- **What you have to do**: In the material below, list every line carrying the string "Identity".

- **Dataset rows**:
──────────────────────────────

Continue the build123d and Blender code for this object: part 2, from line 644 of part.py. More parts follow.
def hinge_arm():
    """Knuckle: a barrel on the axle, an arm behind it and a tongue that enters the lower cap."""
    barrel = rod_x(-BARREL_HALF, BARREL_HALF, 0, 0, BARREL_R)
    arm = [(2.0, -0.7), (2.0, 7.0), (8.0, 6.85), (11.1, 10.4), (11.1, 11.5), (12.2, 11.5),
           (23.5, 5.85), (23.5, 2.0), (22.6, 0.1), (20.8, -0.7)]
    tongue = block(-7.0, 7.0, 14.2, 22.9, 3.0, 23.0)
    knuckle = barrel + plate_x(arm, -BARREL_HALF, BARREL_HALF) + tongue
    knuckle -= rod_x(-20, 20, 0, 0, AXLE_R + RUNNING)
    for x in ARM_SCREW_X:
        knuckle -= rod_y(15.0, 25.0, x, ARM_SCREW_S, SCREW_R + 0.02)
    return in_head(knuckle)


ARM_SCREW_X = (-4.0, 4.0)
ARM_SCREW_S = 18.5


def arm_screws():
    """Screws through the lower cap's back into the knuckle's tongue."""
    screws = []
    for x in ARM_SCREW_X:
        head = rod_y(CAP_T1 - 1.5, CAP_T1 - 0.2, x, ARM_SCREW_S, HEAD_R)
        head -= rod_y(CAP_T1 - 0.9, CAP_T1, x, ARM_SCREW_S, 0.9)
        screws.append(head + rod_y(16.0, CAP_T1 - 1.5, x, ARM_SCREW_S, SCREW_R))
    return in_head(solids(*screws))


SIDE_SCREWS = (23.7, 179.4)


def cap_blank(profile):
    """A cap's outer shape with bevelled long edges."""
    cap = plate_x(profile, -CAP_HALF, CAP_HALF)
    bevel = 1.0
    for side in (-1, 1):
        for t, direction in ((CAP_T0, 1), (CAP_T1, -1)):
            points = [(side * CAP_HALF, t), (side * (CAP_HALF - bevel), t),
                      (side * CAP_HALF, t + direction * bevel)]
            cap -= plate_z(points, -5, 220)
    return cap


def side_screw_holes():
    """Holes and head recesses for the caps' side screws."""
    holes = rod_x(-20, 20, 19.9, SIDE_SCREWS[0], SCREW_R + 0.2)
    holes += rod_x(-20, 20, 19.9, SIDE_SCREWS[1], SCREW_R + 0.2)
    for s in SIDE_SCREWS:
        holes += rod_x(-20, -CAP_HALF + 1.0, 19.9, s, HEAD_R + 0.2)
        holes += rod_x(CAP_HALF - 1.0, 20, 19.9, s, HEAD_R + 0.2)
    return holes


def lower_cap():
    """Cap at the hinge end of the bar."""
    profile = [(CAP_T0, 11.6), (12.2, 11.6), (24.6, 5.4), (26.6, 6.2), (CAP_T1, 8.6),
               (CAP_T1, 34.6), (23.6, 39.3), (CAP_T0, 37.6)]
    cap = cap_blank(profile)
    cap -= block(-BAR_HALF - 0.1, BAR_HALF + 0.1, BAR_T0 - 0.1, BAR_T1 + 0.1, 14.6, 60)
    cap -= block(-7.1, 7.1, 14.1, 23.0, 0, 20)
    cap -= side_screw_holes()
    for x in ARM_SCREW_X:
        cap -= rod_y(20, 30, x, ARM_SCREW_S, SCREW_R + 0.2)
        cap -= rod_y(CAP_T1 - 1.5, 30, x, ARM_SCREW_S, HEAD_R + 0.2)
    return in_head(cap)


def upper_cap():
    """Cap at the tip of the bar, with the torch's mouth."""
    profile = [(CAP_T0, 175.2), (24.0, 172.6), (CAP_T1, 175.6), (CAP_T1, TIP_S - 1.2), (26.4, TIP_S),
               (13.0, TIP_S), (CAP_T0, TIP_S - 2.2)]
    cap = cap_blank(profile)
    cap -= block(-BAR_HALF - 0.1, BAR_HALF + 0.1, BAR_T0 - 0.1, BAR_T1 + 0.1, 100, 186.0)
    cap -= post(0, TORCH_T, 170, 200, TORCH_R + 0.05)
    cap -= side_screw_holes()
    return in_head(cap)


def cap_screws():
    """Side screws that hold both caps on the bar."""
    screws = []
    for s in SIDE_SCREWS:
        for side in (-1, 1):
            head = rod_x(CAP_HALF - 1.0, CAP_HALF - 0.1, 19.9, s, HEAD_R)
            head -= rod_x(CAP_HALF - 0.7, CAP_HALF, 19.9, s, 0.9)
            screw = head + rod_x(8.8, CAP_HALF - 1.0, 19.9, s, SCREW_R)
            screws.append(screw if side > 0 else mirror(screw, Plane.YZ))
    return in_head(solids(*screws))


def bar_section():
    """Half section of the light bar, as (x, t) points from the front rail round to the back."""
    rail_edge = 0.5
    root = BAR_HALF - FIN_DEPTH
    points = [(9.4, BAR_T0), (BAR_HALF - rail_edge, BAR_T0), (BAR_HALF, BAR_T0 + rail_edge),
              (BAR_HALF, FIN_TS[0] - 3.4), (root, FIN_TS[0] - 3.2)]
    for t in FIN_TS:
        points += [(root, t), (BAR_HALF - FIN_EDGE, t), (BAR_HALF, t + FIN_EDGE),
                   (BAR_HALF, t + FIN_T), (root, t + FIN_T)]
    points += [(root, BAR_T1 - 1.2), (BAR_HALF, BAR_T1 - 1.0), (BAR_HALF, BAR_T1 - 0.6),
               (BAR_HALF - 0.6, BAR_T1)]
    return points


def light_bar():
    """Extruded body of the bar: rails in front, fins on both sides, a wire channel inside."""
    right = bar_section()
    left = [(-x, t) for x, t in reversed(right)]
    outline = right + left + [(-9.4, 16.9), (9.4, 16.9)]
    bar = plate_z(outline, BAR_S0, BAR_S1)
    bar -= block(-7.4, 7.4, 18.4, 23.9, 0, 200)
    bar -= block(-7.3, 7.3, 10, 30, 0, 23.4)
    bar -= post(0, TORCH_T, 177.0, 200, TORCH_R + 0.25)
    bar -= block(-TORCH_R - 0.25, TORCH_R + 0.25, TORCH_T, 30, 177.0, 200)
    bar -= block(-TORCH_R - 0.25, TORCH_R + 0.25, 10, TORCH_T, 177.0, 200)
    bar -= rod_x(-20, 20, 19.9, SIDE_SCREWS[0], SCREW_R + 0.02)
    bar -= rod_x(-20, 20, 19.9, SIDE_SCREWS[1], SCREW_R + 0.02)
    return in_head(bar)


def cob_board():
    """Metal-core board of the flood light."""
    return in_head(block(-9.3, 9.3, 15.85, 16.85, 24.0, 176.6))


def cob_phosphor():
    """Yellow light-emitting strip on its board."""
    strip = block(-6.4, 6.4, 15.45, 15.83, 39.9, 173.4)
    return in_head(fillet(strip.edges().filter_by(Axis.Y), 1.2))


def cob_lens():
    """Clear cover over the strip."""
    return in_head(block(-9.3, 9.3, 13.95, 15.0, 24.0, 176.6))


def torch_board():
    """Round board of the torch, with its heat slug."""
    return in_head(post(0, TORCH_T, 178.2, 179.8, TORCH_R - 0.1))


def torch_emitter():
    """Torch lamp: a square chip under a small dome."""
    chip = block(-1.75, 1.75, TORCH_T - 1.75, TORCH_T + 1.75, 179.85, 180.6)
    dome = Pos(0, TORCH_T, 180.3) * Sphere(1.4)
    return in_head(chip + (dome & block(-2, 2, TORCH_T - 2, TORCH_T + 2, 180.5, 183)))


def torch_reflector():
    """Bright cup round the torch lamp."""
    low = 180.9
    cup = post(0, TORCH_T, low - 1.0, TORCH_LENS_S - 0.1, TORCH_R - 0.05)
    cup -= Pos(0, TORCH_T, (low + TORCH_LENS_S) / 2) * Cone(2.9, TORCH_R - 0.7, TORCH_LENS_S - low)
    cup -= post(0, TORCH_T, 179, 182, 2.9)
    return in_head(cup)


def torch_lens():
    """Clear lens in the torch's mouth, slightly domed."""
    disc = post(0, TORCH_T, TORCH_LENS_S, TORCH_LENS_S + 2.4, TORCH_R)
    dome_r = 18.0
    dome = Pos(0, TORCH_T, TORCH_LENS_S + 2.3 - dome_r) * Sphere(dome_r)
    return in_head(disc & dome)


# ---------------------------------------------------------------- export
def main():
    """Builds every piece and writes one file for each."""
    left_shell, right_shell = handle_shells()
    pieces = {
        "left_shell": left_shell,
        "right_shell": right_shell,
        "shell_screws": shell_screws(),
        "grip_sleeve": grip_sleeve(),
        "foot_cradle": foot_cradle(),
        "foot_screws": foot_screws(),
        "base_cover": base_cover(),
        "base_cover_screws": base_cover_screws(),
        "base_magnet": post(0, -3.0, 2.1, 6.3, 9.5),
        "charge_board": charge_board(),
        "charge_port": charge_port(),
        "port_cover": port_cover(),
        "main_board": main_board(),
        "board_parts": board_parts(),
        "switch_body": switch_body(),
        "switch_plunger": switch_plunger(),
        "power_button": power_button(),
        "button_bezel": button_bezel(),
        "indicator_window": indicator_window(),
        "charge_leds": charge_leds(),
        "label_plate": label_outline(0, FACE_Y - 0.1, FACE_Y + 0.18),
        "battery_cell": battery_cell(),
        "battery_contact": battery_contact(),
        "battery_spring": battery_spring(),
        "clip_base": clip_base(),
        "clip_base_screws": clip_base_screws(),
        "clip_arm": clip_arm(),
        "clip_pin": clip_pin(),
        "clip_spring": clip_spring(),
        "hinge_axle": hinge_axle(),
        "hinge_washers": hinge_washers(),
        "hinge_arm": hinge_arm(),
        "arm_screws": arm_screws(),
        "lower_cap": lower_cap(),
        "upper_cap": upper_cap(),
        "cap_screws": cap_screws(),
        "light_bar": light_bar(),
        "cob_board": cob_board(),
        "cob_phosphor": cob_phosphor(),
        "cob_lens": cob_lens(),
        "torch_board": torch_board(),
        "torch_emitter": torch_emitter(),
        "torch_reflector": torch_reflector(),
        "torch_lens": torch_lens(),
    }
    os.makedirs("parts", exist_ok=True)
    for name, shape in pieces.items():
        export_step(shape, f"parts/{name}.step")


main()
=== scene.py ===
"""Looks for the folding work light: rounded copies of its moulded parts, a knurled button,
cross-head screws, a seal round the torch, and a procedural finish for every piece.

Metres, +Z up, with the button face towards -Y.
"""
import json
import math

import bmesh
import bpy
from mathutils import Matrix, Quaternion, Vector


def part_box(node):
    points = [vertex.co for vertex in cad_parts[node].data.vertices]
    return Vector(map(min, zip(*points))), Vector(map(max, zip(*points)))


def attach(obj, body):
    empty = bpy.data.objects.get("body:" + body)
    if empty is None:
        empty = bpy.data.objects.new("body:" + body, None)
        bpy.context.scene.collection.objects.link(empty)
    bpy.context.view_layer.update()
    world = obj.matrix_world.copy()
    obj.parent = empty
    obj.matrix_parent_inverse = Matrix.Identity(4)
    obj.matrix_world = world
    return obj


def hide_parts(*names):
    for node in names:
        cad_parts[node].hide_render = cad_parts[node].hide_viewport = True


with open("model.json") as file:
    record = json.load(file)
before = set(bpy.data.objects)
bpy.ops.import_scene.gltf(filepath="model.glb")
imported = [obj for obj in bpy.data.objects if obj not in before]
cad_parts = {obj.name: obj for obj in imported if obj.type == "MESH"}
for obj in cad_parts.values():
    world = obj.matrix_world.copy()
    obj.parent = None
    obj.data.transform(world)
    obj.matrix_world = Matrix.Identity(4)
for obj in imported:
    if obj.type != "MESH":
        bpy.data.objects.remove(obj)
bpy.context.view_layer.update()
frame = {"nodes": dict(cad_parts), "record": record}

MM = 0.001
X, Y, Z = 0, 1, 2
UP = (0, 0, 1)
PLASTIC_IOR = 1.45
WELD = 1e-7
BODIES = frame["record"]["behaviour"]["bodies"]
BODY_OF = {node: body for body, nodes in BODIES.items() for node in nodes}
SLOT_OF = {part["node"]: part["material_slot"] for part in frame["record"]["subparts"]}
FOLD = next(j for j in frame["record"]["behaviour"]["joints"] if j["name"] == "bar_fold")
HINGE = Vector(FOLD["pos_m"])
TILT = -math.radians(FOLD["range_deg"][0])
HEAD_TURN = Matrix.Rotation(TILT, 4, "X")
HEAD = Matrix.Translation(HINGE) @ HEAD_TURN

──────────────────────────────

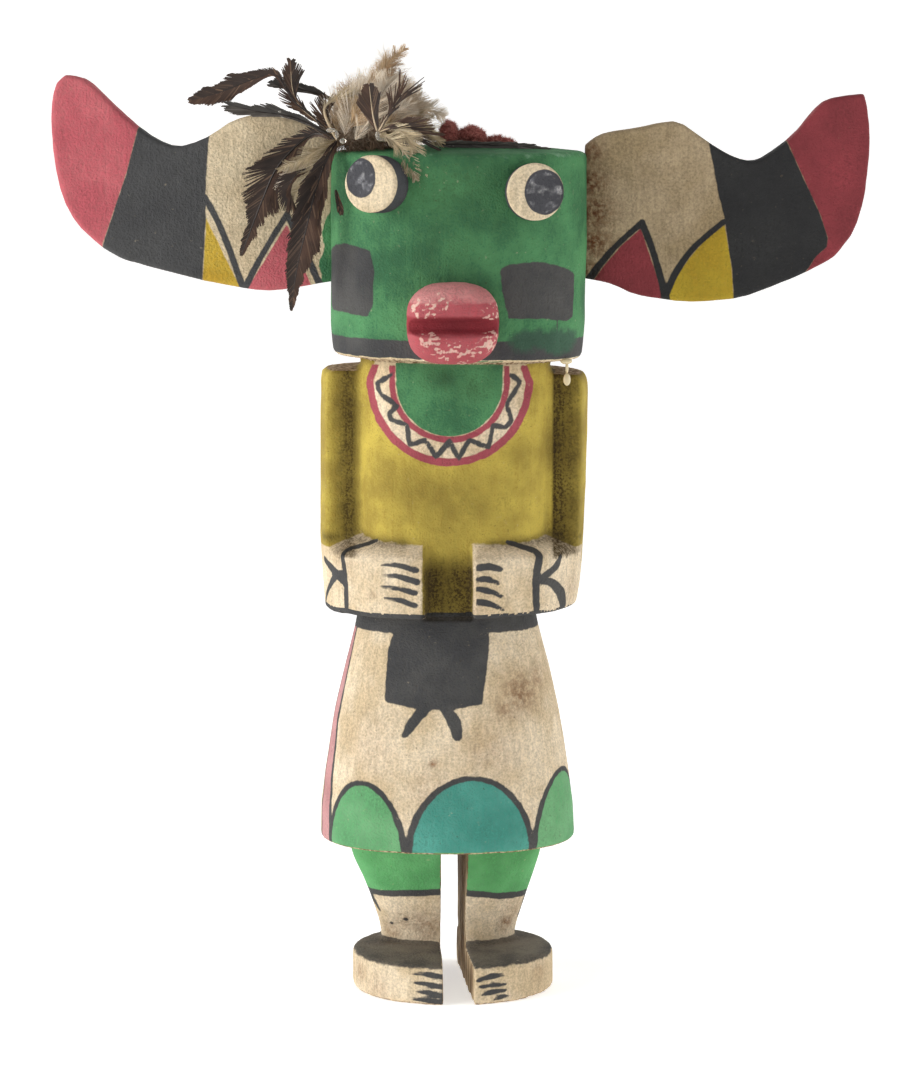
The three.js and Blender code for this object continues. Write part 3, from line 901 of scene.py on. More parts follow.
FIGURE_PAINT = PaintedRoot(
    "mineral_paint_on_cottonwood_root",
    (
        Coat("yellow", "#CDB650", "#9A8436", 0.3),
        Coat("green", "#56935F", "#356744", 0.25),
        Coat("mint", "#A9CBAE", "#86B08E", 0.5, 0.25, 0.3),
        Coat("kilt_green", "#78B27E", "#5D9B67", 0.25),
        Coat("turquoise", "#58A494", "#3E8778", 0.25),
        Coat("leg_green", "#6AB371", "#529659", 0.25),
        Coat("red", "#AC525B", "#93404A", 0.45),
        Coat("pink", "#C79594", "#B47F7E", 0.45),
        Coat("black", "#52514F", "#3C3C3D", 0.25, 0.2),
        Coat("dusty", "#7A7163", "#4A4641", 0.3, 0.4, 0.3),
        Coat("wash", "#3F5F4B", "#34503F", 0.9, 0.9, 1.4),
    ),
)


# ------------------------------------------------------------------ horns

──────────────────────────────

- **Answer**:
    obj.matrix_parent_inverse = Matrix.Identity(4)
    obj.matrix_world = Matrix.Identity(4)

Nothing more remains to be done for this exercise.